Well i hope i can maintain such low temperatures to get them in breeding mode, and it would be specialy nice for Ambystoma mavortium. Otherwize i use this freezer to get good day and night gradient, marmoratus do good between 16-18degress, and i dont want a temp over 20degrees in the tiger tank. The room i have this vivarium in will be hot now to the summer, so what can be better then a cooling systeme that have total control over temperatures


----------



## quickfinger (May 14, 2009)

Very cool. What do you use to cover the foam rock?


----------



## Guest (May 15, 2009)

quickfinger said:


> Very cool. What do you use to cover the foam rock?


I use standard cement that i paint with tapecrete/powder pigment. 
Astek Composites Inc. - TAPECRETE

























One of my latest background but nothing i have use for, i had too try some paint methods.

This stones will have a mor dark grey colour.


----------



## quickfinger (May 14, 2009)

That is amazing. I'm thinking of doing something like that for a turtle tank. Is it waterproof?


----------



## Guest (May 16, 2009)

quickfinger said:


> That is amazing. I'm thinking of doing something like that for a turtle tank. Is it waterproof?

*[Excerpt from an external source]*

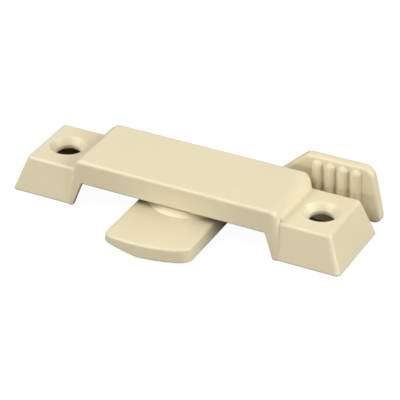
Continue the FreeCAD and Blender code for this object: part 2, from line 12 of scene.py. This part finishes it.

Yes when coated with tapecrete it will be waterprof, some zooz among others use this in their cages. i Bought my tapecrete from a swedish faux rock firm.


----------



## boogsawaste (Jun 28, 2008)

Excellent work. I especially like how you are using a refrigerator for temperature control!


----------



## Guest (May 16, 2009)

boogsawaste said:


> Excellent work. I especially like how you are using a refrigerator for temperature control!


Thanks.
I have rebuild a freezer some year ago and i worket perfect! i have photos on the hole thing, but it looks like "hi come and help me hehe. It was not supose to look good i only wanted the effectiveness so.


----------



## MonkeyFrogMan28 (Feb 3, 2009)

Marbled newts will be fine in a set up like you have, but do not have temps above 70F, these newts like cooler temperatures. Stagnant water will not be a problem because these newts are terrestrial until breeding season. I personally would have a slow current to the water source to help it stay clean and not to smell. When they are ready to breed, your setup will have to change from a terrestrial to a fully aquatic setup. I have alot of experience with newts and salamanders. I would recomend Emperor Newts for your setup, they dont require a different setup for breeding. Black Jungle has 3 Marbled newts which they house with some sort of dart frog which i dont agree with, but they have a awesome setup for them you could maybe ask for pictures from them. I wouldnt mix a newt that requires cool temps with a dart frog tho. I cant remeber what kind it was tho. i think it was tricolors.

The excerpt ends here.